## AIM:
Quote only the lines from the line containing "leaves = arrange_leaves()" to the line containing "obj.parent = None", with both of those lines included, please, exactly as written.
══════════
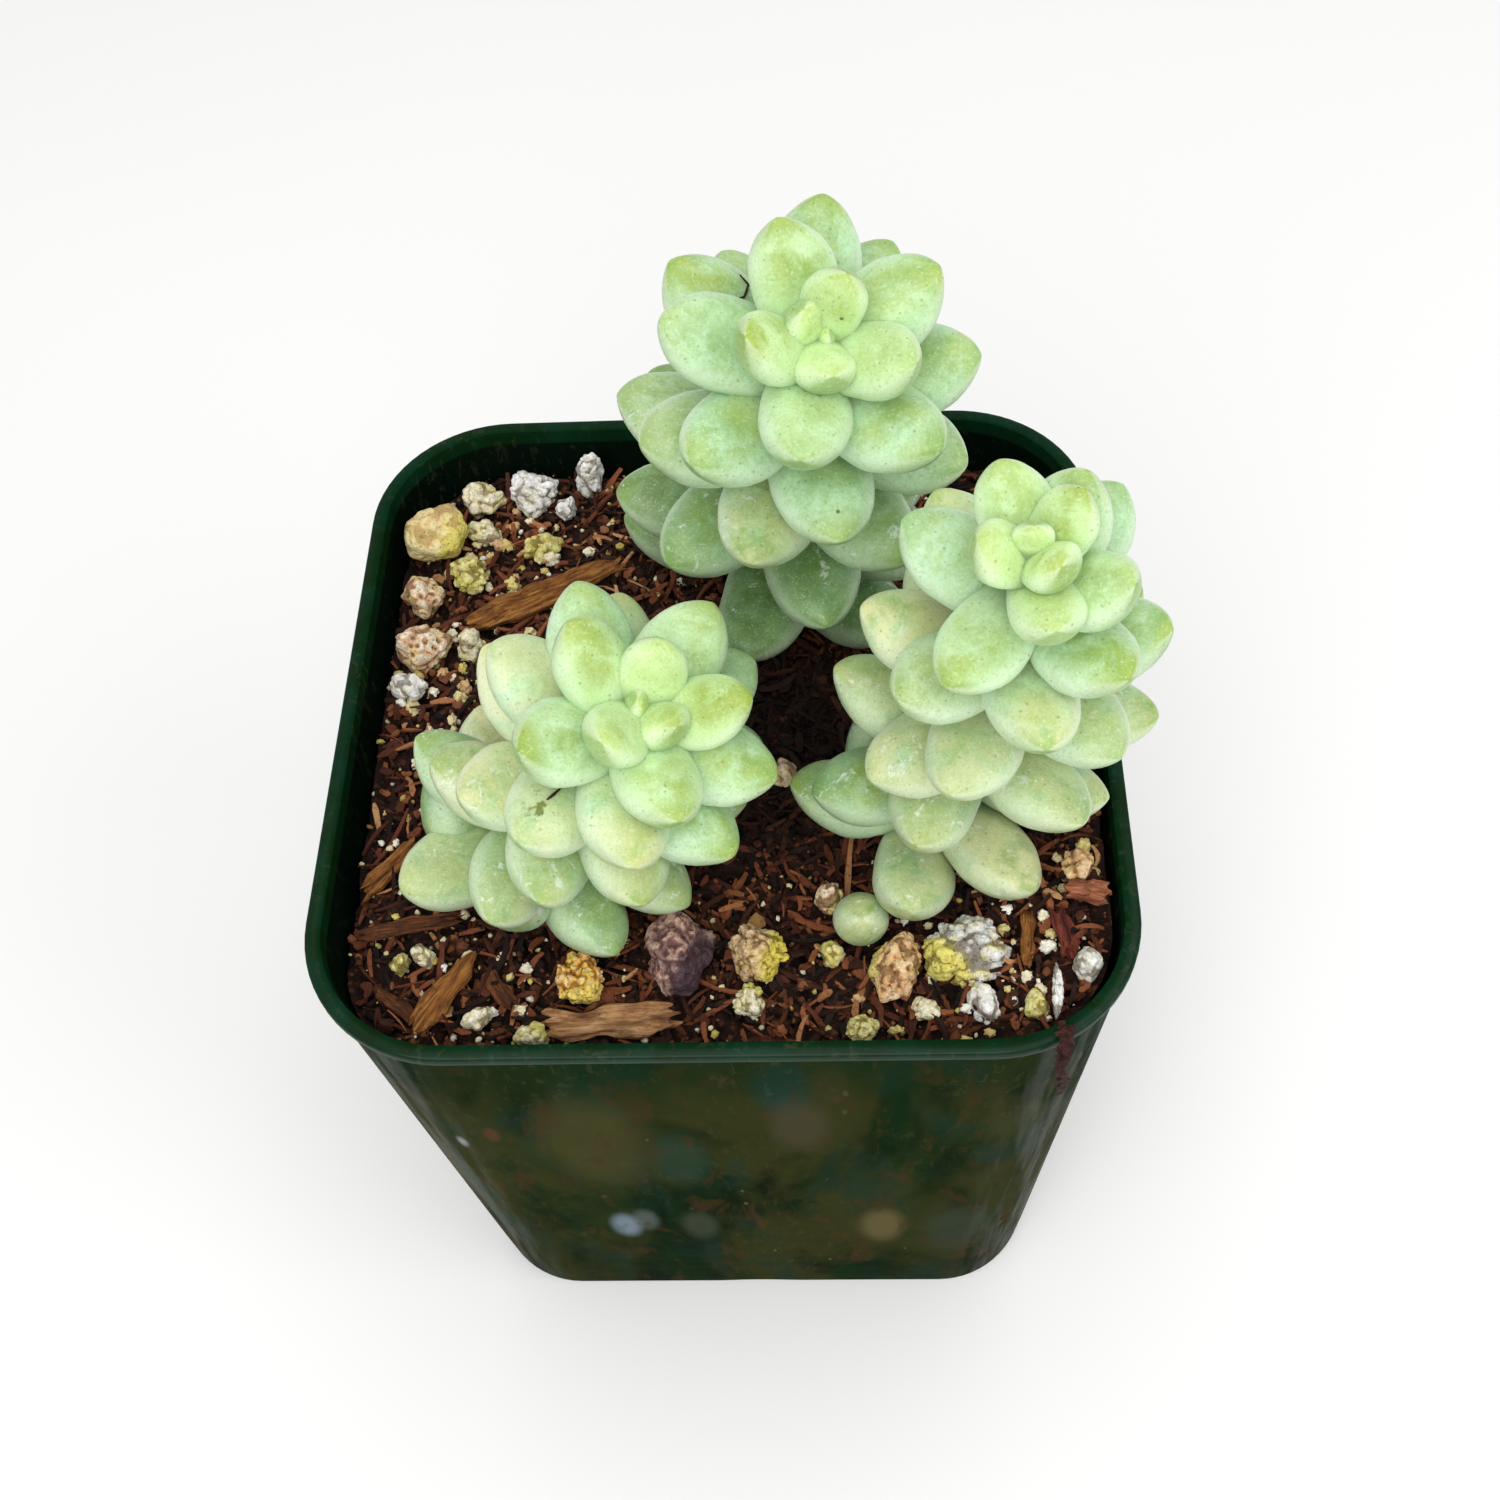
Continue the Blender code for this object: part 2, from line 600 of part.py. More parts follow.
def place(thing, piece):
    """Set an object where a bedded piece lies."""
    thing.location = np.array(piece.place) * MM
    thing.rotation_euler = Euler([math.radians(turn) for turn in piece.turns])


def lump(piece, grow=0.0):
    """Return an uneven pebble, made larger by grow on every side. Its bumps come from its name."""
    draw = random.Random(piece.name)
    waves = [(draw.uniform(*WAVE_HEIGHT), draw.uniform(*WAVE_COUNT), draw.uniform(0, math.tau),
              draw.randrange(3)) for _ in range(LUMP_WAVES)]
    builder = bmesh.new()
    bmesh.ops.create_icosphere(builder, subdivisions=2 if max(piece.size) > SMALL_LUMP else 1, radius=1)
    for vert in builder.verts:
        swell = 1 + sum(size * math.sin(count * vert.co[axis] + shift) for size, count, shift, axis in waves)
        radii = np.array(piece.size) / 2 * swell + grow
        vert.co = np.array(vert.co) * radii * MM
    return builder


def chip(piece, grow=0.0):
    """Return a splintery slab, long in X, made larger by grow on every side."""
    draw = random.Random(piece.name)
    builder = bmesh.new()
    bmesh.ops.create_cube(builder, size=2)
    long_edges = [edge for edge in builder.edges if abs(edge.verts[0].co.x - edge.verts[1].co.x) > 1]
    bmesh.ops.subdivide_edges(builder, edges=long_edges, cuts=CHIP_CUTS, use_grid_fill=True)
    stations = sorted({round(vert.co.x, 4) for vert in builder.verts})
    wobble = {station: (draw.uniform(*CHIP_FULLNESS), draw.uniform(-CHIP_SWAY, CHIP_SWAY),
                        draw.uniform(-CHIP_SWAY, CHIP_SWAY)) for station in stations}
    ragged = {(y, z): draw.uniform(-CHIP_RAGGED, CHIP_RAGGED) for y in (-1, 1) for z in (-1, 1)}
    length, width, thick = np.array(piece.size) / 2
    for vert in builder.verts:
        full, sideways, upward = wobble[round(vert.co.x, 4)]
        y, z = round(vert.co.y), round(vert.co.z)
        at_end = abs(vert.co.x) > 0.999
        x = vert.co.x * (length * (1 + ragged[y, z] * at_end) + grow)
        taper = CHIP_END if at_end else 1.0
        vert.co = np.array((x, y * (width * full * taper + grow) + sideways * width,
                            z * (thick * full + grow) + upward * thick)) * MM
    return builder


def shred_mesh():
    """Return the thin shred that lies over the rim's bead and hangs down outside it."""
    wide, thick, _ = SHRED.size
    under = np.array(SHRED_OVER)
    last = len(under) - 1
    loops = []
    for index, low in enumerate(under):
        run = unit(under[min(index + 1, last)] - under[max(index - 1, 0)])
        high = low + np.array((-run[1], run[0])) * thick
        half = wide / 2 * (SHRED_END if index in (0, last) else 1)
        x = SHRED.place[0] + SHRED_SWAY * math.sin(index * SHRED_BEND)
        corners = ((x - half, low), (x + half, low), (x + half, high), (x - half, high))
        loops.append([(side, -RIM_HALF - out, POT_HEIGHT + up) for side, (out, up) in corners])
    return loft(loops)


def make_bedded(shape, piece, finish, parent):
    """Build one bedded piece, and return it with the tool that cuts its socket in the mix."""
    thing = add_object(piece.name, shape(piece), finish, parent)
    place(thing, piece)
    socket = add_object("socket", shape(piece, CLEARANCE * SLACK))
    place(socket, piece)
    return thing, socket


def stalk_hole(stem):
    """Return the tool that cuts a stalk's plain hole in the mix."""
    foot, up = stalk_point(stem, 1)
    bottom = root_rings(stem, CLEARANCE)[0]
    mouth = ring_about(foot + up * HOLE_RISE, up, stem.seat * STALK_SHARE + CLEARANCE * SLACK, STALK_SIDES)
    return add_object("hole", loft([bottom, mouth]))


def make_soil(finish, parent, sockets):
    """Build the body of mix, with its crumbly top, plain holes for the stalks and sockets for the pieces."""
    floor = BASE_PLATE + CLEARANCE
    inset = WALL + CLEARANCE
    loops = [rounded_square(wall_half(level) - inset, wall_corner(level) - inset, level, SOIL_CORNER_STEPS,
                            SOIL_SIDE_STEPS) for level in (floor, SOIL_LEVEL - 4)]
    edge = rounded_square(wall_half(SOIL_LEVEL) - inset, wall_corner(SOIL_LEVEL) - inset, 0,
                          SOIL_CORNER_STEPS, SOIL_SIDE_STEPS)
    for ring in range(SOIL_RINGS):
        share = 1 - ring / SOIL_RINGS
        loops.append([(x * share, y * share, float(soil_height(x * share, y * share))) for x, y, _ in edge])
    soil = add_object("soil", loft(loops), finish, parent)
    combine(soil, sockets + [stalk_hole(stem) for stem in STEMS], "DIFFERENCE")
    return soil


def main():
    """Build the plant, its pot and its mix."""
    for thing in list(bpy.data.objects):
        bpy.data.objects.remove(thing, do_unlink=True)
    whole = bpy.data.objects.new("potted_sedum", None)
    bpy.context.scene.collection.objects.link(whole)
    finishes = {name: material(name, *values) for name, values in FINISHES.items()}
    make_pot(finishes["pot"], whole)
    sockets = []
    for kind, shape, pieces in (("pumice", lump, PUMICE), ("perlite", lump, PERLITE), ("lava", lump, (LAVA,)),
                                ("low_leaf", lump, (LEAF_LOW,)), ("bark", chip, BARK)):
        for piece in pieces:
            _, socket = make_bedded(shape, piece, finishes[kind], whole)
            sockets.append(socket)
    make_soil(finishes["soil"], whole, sockets)
    add_object(SHRED.name, shred_mesh(), finishes["bark"], whole)
    leaves = arrange_leaves()
    for stem, colour in zip(STEMS, LEAF_COLOURS):
        make_stem(stem, leaves[stem.name], material(stem.name, colour, 0.42), whole)


main()
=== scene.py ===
"""Potted sedum, dressed: plump waxy leaves, a gritty bark mix and a thin moulded nursery pot.

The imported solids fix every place. The leaves follow the same rule of growth as the solids do, with finer
skins; the stones and bark keep the solids' outlines and gain their knobs, pores and fibres.
"""

import json
import logging
import math
import random
from dataclasses import dataclass, field
from enum import Enum
from typing import Any, Iterable

import bmesh
import bpy
import numpy as np
from mathutils import Euler, Matrix, Vector, noise

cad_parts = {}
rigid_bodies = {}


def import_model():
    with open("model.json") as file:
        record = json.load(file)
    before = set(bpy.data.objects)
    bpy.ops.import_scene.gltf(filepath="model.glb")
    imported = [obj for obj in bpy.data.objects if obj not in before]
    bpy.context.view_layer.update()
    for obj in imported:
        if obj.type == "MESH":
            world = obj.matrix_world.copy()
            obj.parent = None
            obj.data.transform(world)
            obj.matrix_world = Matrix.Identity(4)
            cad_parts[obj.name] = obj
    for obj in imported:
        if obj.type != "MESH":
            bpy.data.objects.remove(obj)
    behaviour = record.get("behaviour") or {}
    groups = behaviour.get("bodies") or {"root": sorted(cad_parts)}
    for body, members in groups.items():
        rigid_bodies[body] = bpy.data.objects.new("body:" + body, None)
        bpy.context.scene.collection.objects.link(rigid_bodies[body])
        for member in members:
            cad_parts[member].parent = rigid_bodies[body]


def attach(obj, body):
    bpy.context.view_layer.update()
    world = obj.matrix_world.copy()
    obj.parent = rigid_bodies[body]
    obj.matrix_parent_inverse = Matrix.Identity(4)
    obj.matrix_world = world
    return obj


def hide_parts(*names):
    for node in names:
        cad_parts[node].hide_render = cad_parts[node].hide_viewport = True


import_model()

LOG = logging.getLogger("potted_sedum")
MM = 0.001
BODY = "root"
Colour = tuple[float, float, float, float]
Triple = tuple[float, float, float]
Pair = tuple[float, float]
Socket = bpy.types.NodeSocket
Finish = bpy.types.Material
Piece = bpy.types.Object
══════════
## EXERCISE SOLUTION:
    leaves = arrange_leaves()
    for stem, colour in zip(STEMS, LEAF_COLOURS):
        make_stem(stem, leaves[stem.name], material(stem.name, colour, 0.42), whole)


main()
=== scene.py ===
"""Potted sedum, dressed: plump waxy leaves, a gritty bark mix and a thin moulded nursery pot.

The imported solids fix every place. The leaves follow the same rule of growth as the solids do, with finer
skins; the stones and bark keep the solids' outlines and gain their knobs, pores and fibres.
"""

import json
import logging
import math
import random
from dataclasses import dataclass, field
from enum import Enum
from typing import Any, Iterable

import bmesh
import bpy
import numpy as np
from mathutils import Euler, Matrix, Vector, noise

cad_parts = {}
rigid_bodies = {}


def import_model():
    with open("model.json") as file:
        record = json.load(file)
    before = set(bpy.data.objects)
    bpy.ops.import_scene.gltf(filepath="model.glb")
    imported = [obj for obj in bpy.data.objects if obj not in before]
    bpy.context.view_layer.update()
    for obj in imported:
        if obj.type == "MESH":
            world = obj.matrix_world.copy()
            obj.parent = None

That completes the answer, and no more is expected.